O palco e o mundo


Eu, Pádua Fernandes, dei o título de meu primeiro livro a este blogue porque bem representa os temas sobre que pretendo escrever: assuntos da ordem do palco e da ordem do mundo, bem como aqueles que abrem as fronteiras e instauram a desordem entre os dois campos.
Como escreveu Murilo Mendes, de um lado temos "as ruas gritando de luzes e movimentos" e, de outro, "as colunas da ordem e da desordem"; próximas, sempre.

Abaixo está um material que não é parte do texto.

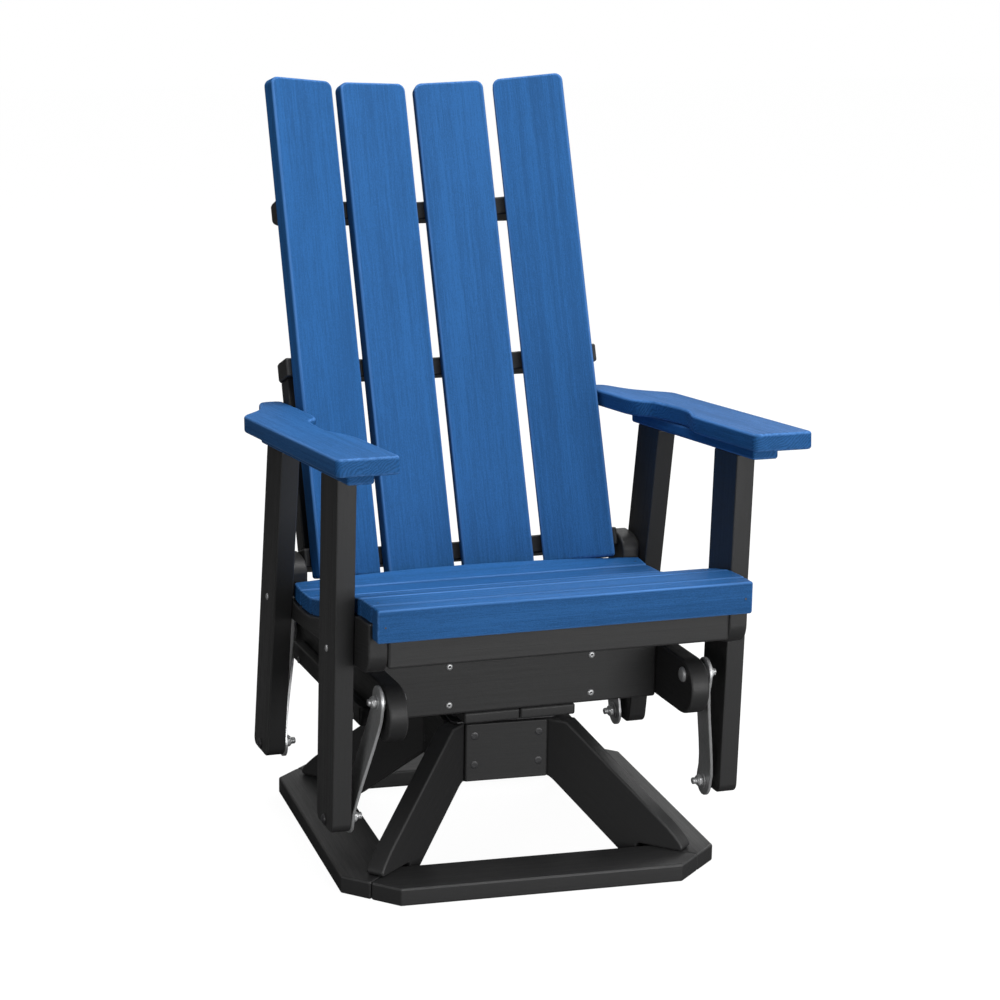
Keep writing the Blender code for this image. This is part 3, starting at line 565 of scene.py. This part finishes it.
def softened(points, cut, corner):
    """An outline with its gentle bends made curves and its cut corners rounded."""
    rounded, flags = [], []
    for index, here in enumerate(points):
        before, after = points[index - 1], points[(index + 1) % len(points)]
        back, forward = here - before, after - here
        shorter = min(np.linalg.norm(back), np.linalg.norm(forward))
        turn = abs(math.atan2(crossed(back, forward), back @ forward))
        both = cut[index - 1] and cut[index]
        if turn < STRAIGHT_TURN or not both:
            arc = [here]
        elif turn < GENTLE_TURN and shorter < GENTLE_SIDE:
            arc = corner_arc(before, here, after, GENTLE_SHARE * shorter, turn, GENTLE_STEPS)
        else:
            reach = min(CORNER_SHARE * shorter, corner * math.tan(turn / 2))
            arc = corner_arc(before, here, after, reach, turn, CORNER_STEPS)
        rounded.extend(arc)
        flags.extend([cut[index - 1]] * (len(arc) - 1) + [cut[index]])
    rounded, flags = np.array(rounded), np.array(flags)
    apart = np.linalg.norm(np.roll(rounded, -1, axis=0) - rounded, axis=1) > CLOSEST_POINTS
    return rounded[apart], flags[apart]


def tube_faces(count, rings):
    """The faces of a tube of rings of points: its two caps, then its sides ring by ring."""
    faces = [tuple(reversed(range(count))), tuple(range((rings - 1) * count, rings * count))]
    for low in range(0, (rings - 1) * count, count):
        for index in range(count):
            after = (index + 1) % count
            faces.append((low + index, low + after, low + count + after, low + count + index))
    return faces


def slab(outline, cut, arris, bottom, top):
    """Rings and faces of a board with rounded arrises: flat places, wear with painted highlight,
    sawn faces.
    """
    count = len(outline)
    turns = [math.pi / 2 * step / ARRIS_STEPS for step in range(ARRIS_STEPS + 1)]
    rings = [(bottom + arris * (1 - math.cos(turn)), arris * (1 - math.sin(turn)), turn)
             for turn in turns]
    rings += [(top + bottom - level, inset, turn) for level, inset, turn in reversed(rings)]
    share = np.where(cut > 0, 1.0, UNCUT_ARRIS)
    places, wear_and_highlight = [], []
    for level, inset, turn in rings:
        ring = pushed(outline, -share * inset)
        places.append(np.column_stack([ring, np.full(count, level)]))
        # Share of wear and painted highlight, strongest halfway round each arris
        wear_and_highlight.append(np.maximum(share, np.roll(share, 1)) * math.sin(2 * turn))
    sides = np.roll(outline, -1, axis=0) - outline
    off_grain = np.abs(sides[:, 1]) / np.linalg.norm(sides, axis=1) > SAWN_TURN
    sawn = [False, False] + list(off_grain) * (len(rings) - 1)
    return np.concatenate(places), np.concatenate(wear_and_highlight), tube_faces(count, len(rings)), sawn


def linked_piece(name, mesh):
    """A new object that shows a mesh."""
    piece = bpy.data.objects.new(name, mesh)
    bpy.context.scene.collection.objects.link(piece)
    return piece


def store(mesh, name, values, domain="POINT"):
    """Stores a number or a vector for each point or face of a mesh."""
    values = np.array(values, np.float32)
    kind, field = ("FLOAT_VECTOR", "vector") if values.ndim > 1 else ("FLOAT", "value")
    mesh.attributes.new(name, kind, domain).data.foreach_set(field, values.ravel())


def lumber_piece(name, places, wear_and_highlight, faces, sawn, axes, slot):
    """A board's mesh with the attributes that its material reads."""
    mesh = bpy.data.meshes.new(name)
    mesh.from_pydata((places @ axes).tolist(), [], faces)
    middle = (places.min(axis=0) + places.max(axis=0)) / 2
    seed = sum(ord(letter) * place for place, letter in enumerate(name, 3)) % GRAIN_SEEDS
    store(mesh, "grain_place", places - middle + GRAIN_STEP * seed)
    # The arrises' share of wear and painted highlight
    store(mesh, "arris", wear_and_highlight)
    store(mesh, "sawn", sawn, "FACE")
    mesh.polygons.foreach_set("use_smooth", [False, False] + [True] * (len(faces) - 2))
    mesh.materials.append(material_for(slot))
    mesh.update()
    return linked_piece(name, mesh)


def even_shading(piece):
    """Lets the large faces rule the shading beside rounded edges."""
    weighted = piece.modifiers.new("even_shading", "WEIGHTED_NORMAL")
    weighted.keep_sharp = True


def add_to_frame(piece, body, slot, *nodes):
    """Hands a finished piece to the frame, in place of nodes where it has any."""
    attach(piece, body)
    if nodes:
        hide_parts(*nodes)


def make_board(node, body, slot, flat=None, grain=None, rounding=None):
    """A board in place of a CAD node, with rounded arrises and a grain."""
    look = bpy.context.scene.chair_lumber
    points, triangles = node_surface(node)
    axes = board_axes(points, triangles, flat, grain)
    outline, cut, chamfer, bottom, top = board_outline(points, triangles, axes)
    arris = chamfer * (look.edge_round if rounding is None else rounding)
    outline, cut = softened(outline, cut, max(look.corner, arris * CORNER_OVER_ARRIS))
    piece = lumber_piece(node + "_board", *slab(outline, cut, arris, bottom, top), axes, slot)
    even_shading(piece)
    add_to_frame(piece, body, slot, node)


# Geometry Nodes


def new_tree(name, sockets):
    """An empty geometry tree with its named inputs, its input node and its output node."""
    tree = bpy.data.node_groups.new(name, "GeometryNodeTree")
    tree.interface.new_socket("Geometry", in_out="OUTPUT", socket_type="NodeSocketGeometry")
    for label, kind in sockets:
        tree.interface.new_socket(label, in_out="INPUT", socket_type=kind)
    return tree, add_node(tree, "NodeGroupInput"), add_node(tree, "NodeGroupOutput")


def named(tree, name, kind):
    """A stored attribute of the points."""
    return add_node(tree, "GeometryNodeInputNamedAttribute", {"data_type": kind},
                    {"Name": name}).outputs[0]


def finish_tree(tree, geometry, given, result):
    """Ends a tree in Realize Instances and Set Material."""
    real = add_node(tree, "GeometryNodeRealizeInstances", None, {"Geometry": geometry})
    finished = add_node(tree, "GeometryNodeSetMaterial", None,
                        {"Geometry": real.outputs[0], "Material": given.outputs["Finish"]})
    tree.links.new(finished.outputs[0], result.inputs[0])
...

segunda-feira, 28 de dezembro de 2020

"Um ano de vírus,/ dois anos de verme"

I

Um ano de vírus,
dois anos de verme,
todo o corpo
ocupado
como um planeta
sob asteroides.

Um ano de vírus,
dois anos de verme,
um universo
programado
para a implosão
das estrelas.

Um ano de vírus,
dois anos de verme,
os asteroides
trazem a
queda,
não minérios,

a explosão
não gera luz,
mas poeira,
é o que 
resta
das estrelas.

Após um ano
de vírus, o dobro
do verme,
que tempo
resta 
ao corpo,

que corpo
é este mudado
em tempo
medido
em verme
e febre,

no universo
cronometrado
pela poeira,
a imitação
que as estrelas
fazem do vírus?


II

Nenhum universo
na febre medida pelo verme,
apenas colisões do capital
com o sistema imunológico.

Mas o verme vê a febre
e nega o termômetro,
o colapso climático
e até o rubro das chamas

enquanto Roma arde
durante o concerto do vírus
feito só de gemidos
de agonizantes.


III

Morrem completamente isolados.
Com saudade não dos familiares, mas dos ares,
o oposto dos asteroides
que se inflamam
ao atingirem a atmosfera.


IV

Multidões ainda
levantam os gritos e espirros aos céus
orando para o verme,
que infecte todas as camadas geológicas
e logo não se distinga mais
entre a moléstia e a terra,
entre o solo e a devastação,
multidões oram 
por sacrifícios humanos
enquanto são abatidas,
ainda são multidões
essas que gradativamente
caem durante os urros e sussurros
aos asteroides
para que o vírus
torne tudo em pó
e assim todos eles
confundam-se
às estrelas
mortas, porém
vão caindo, e o voo 
das moscas que cobrem seus ossos
será tudo
que conhecerão do firmamento.


V

Um ano de vírus;
para o verme,
um começo de parceria,
quem sabe
uma fábrica de máscaras furadas para pandemias,
uma empresa de festas para febres coletivas,
um armazém do exército para remédios inúteis,
um serviço de disparo de mensagens 
de otimismo, deus e civismo,
mensagens sobre a vileza dos mortos
que caíram inertes
só para desmenti-las.

Verme e vírus
inventam um país
à imagem do empreendedorismo.
Também no sabor blue berry.


VI

O plantão durou dois anos.
Porém levamos mais tempo para descartar o material contaminado no lixo hospitalar.